Output exactly the lines that run from the line containing "stand() mask_shell();" through the line containing "obj.data.transform(world)", with both ends included.

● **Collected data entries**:
** begin **
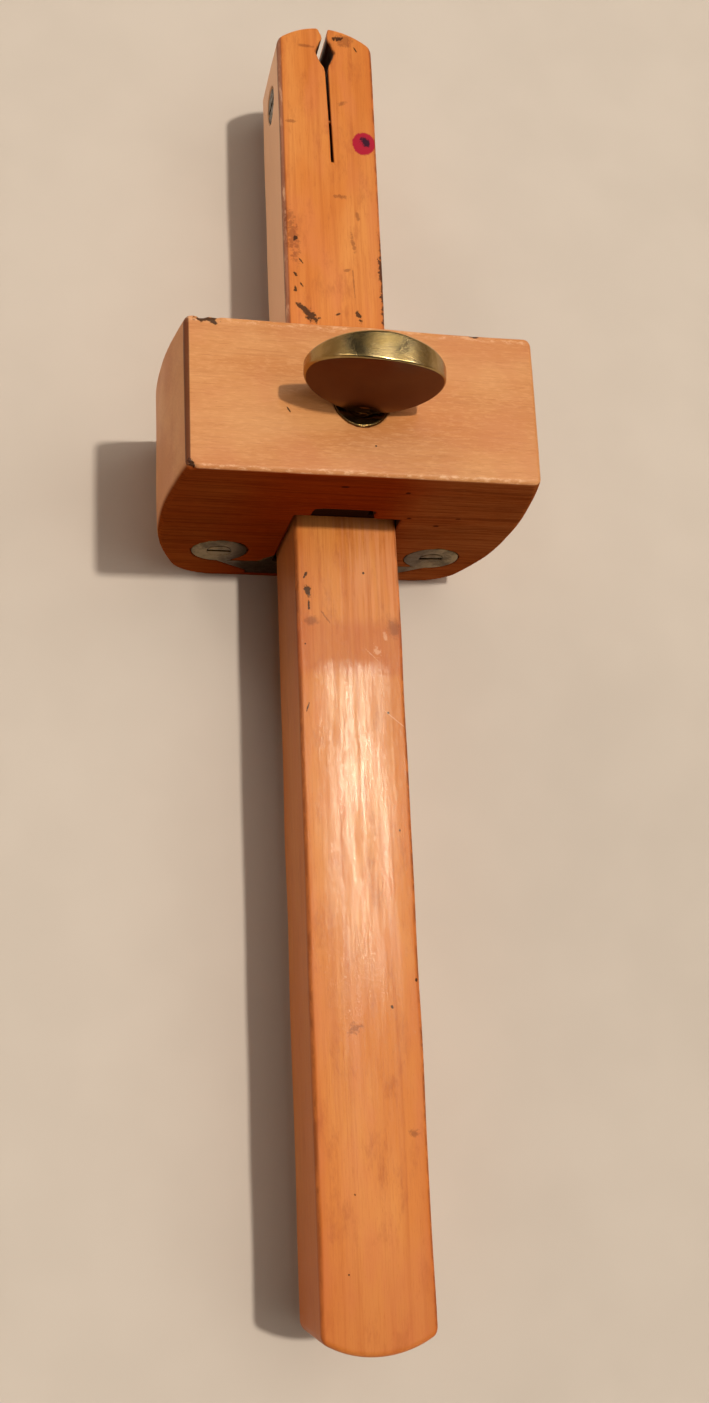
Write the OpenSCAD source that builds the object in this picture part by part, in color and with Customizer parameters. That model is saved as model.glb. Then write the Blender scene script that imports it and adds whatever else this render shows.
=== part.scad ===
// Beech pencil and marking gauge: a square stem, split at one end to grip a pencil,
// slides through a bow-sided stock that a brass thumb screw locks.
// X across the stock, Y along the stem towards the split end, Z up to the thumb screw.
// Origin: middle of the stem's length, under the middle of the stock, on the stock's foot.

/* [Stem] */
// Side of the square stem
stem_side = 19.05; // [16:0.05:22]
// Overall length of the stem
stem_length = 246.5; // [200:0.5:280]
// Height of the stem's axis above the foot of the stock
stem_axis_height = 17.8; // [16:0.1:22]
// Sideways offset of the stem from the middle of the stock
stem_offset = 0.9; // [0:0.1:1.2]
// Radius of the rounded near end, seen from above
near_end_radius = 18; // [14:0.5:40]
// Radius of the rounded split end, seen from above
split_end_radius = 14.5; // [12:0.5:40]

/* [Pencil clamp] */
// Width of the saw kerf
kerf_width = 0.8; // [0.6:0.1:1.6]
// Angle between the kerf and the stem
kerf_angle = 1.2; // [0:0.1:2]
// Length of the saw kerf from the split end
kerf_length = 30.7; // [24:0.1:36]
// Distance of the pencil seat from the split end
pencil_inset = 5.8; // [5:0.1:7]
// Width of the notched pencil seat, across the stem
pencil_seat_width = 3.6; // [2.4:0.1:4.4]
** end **
** begin **
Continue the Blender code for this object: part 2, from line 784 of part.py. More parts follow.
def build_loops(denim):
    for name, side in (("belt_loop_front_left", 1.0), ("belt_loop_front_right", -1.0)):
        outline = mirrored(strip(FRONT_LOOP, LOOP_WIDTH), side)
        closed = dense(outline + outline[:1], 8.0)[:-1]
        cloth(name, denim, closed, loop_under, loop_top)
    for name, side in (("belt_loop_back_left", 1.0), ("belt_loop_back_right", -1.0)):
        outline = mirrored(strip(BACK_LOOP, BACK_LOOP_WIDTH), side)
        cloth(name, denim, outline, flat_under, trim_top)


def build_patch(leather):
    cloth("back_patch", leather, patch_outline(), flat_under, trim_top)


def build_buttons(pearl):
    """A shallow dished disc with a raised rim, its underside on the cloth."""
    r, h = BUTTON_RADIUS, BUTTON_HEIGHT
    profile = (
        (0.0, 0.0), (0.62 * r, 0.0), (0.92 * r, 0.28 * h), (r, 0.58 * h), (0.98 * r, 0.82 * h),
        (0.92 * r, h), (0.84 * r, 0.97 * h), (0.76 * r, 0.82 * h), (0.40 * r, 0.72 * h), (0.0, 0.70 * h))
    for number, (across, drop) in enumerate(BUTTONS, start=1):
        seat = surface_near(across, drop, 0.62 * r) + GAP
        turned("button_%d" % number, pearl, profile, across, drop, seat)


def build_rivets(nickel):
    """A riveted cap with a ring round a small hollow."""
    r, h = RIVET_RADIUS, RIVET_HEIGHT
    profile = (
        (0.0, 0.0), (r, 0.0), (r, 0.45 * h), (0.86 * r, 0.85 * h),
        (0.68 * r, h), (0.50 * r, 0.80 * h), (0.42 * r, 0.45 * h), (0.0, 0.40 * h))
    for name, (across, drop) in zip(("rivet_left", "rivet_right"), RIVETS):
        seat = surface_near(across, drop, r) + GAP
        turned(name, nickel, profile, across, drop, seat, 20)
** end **
** begin **
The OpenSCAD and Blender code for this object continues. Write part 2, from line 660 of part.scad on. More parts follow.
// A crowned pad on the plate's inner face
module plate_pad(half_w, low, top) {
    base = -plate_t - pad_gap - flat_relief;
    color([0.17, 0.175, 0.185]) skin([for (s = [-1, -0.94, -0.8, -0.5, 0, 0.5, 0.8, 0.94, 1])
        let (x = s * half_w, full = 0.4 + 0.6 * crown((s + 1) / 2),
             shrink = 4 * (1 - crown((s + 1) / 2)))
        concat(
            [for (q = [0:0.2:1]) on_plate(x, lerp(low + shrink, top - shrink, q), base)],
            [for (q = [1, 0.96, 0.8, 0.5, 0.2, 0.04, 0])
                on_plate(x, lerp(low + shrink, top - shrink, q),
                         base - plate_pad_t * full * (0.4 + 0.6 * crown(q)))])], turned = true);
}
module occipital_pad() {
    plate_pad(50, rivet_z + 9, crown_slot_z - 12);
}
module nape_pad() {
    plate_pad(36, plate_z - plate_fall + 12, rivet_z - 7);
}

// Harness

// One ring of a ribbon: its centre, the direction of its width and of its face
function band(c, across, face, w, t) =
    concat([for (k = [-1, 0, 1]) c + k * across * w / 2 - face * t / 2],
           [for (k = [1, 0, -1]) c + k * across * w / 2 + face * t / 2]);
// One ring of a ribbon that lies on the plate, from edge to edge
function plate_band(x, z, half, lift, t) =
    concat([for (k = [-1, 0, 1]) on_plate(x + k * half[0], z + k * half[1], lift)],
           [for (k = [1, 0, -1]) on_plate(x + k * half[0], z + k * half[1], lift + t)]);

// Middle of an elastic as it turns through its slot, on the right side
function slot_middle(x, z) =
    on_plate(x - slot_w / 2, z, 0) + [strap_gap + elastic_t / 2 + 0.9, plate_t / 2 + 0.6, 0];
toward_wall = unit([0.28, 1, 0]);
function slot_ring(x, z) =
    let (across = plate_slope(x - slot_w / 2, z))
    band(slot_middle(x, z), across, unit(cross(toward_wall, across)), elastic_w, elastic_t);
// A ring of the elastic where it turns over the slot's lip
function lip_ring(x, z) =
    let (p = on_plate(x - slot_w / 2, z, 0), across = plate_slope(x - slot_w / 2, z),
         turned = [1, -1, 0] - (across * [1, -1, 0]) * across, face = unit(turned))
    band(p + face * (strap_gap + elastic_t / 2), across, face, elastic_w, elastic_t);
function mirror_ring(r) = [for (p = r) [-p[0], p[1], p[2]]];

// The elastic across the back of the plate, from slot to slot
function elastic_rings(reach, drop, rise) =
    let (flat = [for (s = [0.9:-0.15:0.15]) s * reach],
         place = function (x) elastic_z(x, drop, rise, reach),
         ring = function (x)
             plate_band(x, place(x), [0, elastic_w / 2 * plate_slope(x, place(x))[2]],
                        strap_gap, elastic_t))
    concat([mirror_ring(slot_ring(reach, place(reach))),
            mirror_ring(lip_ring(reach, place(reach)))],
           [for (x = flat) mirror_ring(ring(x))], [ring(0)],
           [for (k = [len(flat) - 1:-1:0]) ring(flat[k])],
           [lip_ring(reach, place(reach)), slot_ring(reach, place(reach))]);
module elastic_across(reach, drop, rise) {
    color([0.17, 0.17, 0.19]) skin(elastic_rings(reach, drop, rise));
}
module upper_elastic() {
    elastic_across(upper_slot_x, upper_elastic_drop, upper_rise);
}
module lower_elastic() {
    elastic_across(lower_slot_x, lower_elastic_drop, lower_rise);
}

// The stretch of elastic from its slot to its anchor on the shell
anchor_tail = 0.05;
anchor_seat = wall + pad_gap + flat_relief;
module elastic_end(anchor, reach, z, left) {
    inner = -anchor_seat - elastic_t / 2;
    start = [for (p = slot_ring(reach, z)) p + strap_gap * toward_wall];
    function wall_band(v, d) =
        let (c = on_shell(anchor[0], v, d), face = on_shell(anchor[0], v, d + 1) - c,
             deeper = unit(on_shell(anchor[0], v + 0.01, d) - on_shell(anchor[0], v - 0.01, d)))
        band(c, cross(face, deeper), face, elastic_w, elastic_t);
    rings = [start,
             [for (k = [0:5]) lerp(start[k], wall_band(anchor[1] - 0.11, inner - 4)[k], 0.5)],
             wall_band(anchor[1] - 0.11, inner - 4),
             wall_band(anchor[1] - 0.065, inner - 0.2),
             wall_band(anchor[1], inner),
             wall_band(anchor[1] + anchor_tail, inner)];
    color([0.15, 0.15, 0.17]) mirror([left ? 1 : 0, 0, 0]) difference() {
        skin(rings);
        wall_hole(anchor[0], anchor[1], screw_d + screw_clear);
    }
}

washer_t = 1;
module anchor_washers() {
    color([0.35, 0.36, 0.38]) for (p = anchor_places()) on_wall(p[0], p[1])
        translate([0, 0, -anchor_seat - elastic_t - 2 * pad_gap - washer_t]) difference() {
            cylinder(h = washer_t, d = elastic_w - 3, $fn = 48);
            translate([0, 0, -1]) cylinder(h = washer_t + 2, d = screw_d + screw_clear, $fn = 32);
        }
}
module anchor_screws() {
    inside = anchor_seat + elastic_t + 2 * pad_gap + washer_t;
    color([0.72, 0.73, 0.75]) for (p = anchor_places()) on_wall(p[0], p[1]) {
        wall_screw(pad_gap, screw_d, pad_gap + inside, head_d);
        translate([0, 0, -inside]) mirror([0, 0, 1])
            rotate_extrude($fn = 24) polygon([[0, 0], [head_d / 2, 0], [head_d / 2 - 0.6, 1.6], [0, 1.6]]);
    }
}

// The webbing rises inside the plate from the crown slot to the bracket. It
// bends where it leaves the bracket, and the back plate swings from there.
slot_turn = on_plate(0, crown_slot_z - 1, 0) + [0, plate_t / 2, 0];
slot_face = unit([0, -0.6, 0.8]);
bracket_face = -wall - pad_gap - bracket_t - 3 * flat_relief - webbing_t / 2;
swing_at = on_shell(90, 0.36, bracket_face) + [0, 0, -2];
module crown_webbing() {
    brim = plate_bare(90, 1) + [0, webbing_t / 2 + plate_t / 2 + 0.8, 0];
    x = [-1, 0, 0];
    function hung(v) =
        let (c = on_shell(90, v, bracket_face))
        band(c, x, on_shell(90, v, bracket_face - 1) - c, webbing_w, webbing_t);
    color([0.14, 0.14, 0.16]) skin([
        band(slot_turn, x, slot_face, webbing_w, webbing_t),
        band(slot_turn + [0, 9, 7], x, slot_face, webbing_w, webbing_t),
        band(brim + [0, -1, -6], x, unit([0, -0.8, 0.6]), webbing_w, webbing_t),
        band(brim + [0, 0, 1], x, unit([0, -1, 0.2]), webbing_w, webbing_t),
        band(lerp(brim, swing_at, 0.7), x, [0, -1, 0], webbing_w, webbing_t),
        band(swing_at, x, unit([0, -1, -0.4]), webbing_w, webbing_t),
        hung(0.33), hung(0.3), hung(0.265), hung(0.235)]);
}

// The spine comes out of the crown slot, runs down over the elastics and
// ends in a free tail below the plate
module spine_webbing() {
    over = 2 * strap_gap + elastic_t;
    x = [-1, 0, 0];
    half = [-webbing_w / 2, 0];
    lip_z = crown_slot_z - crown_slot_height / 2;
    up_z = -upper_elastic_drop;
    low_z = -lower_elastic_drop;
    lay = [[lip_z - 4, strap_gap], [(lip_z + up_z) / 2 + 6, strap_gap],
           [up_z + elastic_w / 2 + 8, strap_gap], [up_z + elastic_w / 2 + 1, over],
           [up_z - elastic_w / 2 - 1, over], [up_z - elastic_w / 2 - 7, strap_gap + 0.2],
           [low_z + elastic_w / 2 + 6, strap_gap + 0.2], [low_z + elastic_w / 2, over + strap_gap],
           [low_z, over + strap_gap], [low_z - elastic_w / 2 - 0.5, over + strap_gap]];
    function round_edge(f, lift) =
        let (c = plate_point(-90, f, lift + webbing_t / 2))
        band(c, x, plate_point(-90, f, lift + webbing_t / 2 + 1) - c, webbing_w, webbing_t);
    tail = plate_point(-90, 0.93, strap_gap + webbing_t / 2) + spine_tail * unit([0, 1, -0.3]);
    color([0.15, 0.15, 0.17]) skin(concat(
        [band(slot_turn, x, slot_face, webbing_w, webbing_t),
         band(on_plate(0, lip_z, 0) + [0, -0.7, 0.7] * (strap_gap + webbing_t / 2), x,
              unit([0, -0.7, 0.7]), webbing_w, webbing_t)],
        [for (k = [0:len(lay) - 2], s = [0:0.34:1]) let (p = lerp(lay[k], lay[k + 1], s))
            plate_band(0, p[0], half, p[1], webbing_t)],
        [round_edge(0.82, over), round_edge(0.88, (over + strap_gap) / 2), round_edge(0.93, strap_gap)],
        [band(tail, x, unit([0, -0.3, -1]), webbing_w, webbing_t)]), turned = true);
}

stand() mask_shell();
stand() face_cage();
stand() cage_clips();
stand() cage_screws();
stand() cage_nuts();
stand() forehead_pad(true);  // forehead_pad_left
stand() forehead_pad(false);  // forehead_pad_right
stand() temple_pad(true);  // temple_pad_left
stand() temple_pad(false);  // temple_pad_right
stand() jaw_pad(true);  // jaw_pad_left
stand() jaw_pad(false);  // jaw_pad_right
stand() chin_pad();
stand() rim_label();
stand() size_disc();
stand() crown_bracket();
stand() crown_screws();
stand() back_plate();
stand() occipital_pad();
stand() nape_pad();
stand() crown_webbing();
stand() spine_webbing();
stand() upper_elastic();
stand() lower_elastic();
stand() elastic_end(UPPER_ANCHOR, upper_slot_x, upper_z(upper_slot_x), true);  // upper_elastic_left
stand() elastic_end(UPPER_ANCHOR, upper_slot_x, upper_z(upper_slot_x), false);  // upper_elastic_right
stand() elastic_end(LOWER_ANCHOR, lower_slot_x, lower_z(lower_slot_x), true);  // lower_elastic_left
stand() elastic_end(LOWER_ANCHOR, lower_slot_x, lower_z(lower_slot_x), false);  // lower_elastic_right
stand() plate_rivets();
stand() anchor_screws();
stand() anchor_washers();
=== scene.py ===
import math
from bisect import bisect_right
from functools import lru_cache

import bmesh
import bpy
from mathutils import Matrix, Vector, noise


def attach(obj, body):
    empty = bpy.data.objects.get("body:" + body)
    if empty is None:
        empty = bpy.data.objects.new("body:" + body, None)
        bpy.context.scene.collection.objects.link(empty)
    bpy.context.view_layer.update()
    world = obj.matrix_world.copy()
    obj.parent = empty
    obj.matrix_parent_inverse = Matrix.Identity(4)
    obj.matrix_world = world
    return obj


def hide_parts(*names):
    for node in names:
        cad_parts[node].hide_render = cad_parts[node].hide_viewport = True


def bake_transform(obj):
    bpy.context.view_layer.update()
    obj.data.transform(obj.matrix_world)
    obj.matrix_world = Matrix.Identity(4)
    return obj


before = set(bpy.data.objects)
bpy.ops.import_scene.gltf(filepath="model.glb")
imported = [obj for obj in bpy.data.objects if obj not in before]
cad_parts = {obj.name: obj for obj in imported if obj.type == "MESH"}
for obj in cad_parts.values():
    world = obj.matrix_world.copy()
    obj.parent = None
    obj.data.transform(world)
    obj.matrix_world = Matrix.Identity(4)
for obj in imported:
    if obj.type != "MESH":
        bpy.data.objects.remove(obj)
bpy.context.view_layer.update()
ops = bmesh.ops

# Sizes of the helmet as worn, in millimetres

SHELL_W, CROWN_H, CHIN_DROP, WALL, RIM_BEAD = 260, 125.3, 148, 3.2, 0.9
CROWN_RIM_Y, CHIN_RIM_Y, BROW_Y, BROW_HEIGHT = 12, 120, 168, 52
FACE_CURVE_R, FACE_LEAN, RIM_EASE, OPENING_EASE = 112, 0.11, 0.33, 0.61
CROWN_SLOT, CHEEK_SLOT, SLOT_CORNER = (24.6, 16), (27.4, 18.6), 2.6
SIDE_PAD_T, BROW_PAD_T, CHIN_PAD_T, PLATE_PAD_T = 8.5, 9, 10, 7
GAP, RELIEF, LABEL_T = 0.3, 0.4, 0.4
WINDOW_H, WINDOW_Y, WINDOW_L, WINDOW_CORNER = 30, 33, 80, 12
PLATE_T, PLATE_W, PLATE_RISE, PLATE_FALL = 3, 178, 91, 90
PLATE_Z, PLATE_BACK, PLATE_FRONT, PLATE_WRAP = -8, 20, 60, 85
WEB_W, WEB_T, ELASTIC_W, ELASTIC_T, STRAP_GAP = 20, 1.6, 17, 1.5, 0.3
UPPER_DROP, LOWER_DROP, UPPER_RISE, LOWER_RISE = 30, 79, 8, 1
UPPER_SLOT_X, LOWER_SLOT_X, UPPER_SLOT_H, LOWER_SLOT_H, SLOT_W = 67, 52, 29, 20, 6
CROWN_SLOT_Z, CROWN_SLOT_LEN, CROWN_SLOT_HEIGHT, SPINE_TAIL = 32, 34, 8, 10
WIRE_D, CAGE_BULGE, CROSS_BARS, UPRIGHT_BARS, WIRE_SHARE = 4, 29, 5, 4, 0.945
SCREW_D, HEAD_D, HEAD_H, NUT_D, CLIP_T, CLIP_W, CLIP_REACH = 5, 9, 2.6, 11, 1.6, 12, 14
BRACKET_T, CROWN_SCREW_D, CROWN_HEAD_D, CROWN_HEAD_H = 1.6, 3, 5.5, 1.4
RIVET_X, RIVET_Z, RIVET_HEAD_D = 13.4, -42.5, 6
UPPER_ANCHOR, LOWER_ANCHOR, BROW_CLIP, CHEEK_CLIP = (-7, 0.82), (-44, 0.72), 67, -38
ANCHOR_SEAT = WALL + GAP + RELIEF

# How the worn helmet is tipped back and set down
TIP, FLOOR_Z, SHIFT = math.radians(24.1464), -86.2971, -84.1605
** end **
● **Worked solution**:
stand() mask_shell();
stand() face_cage();
stand() cage_clips();
stand() cage_screws();
stand() cage_nuts();
stand() forehead_pad(true);  // forehead_pad_left
stand() forehead_pad(false);  // forehead_pad_right
stand() temple_pad(true);  // temple_pad_left
stand() temple_pad(false);  // temple_pad_right
stand() jaw_pad(true);  // jaw_pad_left
stand() jaw_pad(false);  // jaw_pad_right
stand() chin_pad();
stand() rim_label();
stand() size_disc();
stand() crown_bracket();
stand() crown_screws();
stand() back_plate();
stand() occipital_pad();
stand() nape_pad();
stand() crown_webbing();
stand() spine_webbing();
stand() upper_elastic();
stand() lower_elastic();
stand() elastic_end(UPPER_ANCHOR, upper_slot_x, upper_z(upper_slot_x), true);  // upper_elastic_left
stand() elastic_end(UPPER_ANCHOR, upper_slot_x, upper_z(upper_slot_x), false);  // upper_elastic_right
stand() elastic_end(LOWER_ANCHOR, lower_slot_x, lower_z(lower_slot_x), true);  // lower_elastic_left
stand() elastic_end(LOWER_ANCHOR, lower_slot_x, lower_z(lower_slot_x), false);  // lower_elastic_right
stand() plate_rivets();
stand() anchor_screws();
stand() anchor_washers();
=== scene.py ===
import math
from bisect import bisect_right
from functools import lru_cache

import bmesh
import bpy
from mathutils import Matrix, Vector, noise


def attach(obj, body):
    empty = bpy.data.objects.get("body:" + body)
    if empty is None:
        empty = bpy.data.objects.new("body:" + body, None)
        bpy.context.scene.collection.objects.link(empty)
    bpy.context.view_layer.update()
    world = obj.matrix_world.copy()
    obj.parent = empty
    obj.matrix_parent_inverse = Matrix.Identity(4)
    obj.matrix_world = world
    return obj


def hide_parts(*names):
    for node in names:
        cad_parts[node].hide_render = cad_parts[node].hide_viewport = True


def bake_transform(obj):
    bpy.context.view_layer.update()
    obj.data.transform(obj.matrix_world)
    obj.matrix_world = Matrix.Identity(4)
    return obj


before = set(bpy.data.objects)
bpy.ops.import_scene.gltf(filepath="model.glb")
imported = [obj for obj in bpy.data.objects if obj not in before]
cad_parts = {obj.name: obj for obj in imported if obj.type == "MESH"}
for obj in cad_parts.values():
    world = obj.matrix_world.copy()
    obj.parent = None
    obj.data.transform(world)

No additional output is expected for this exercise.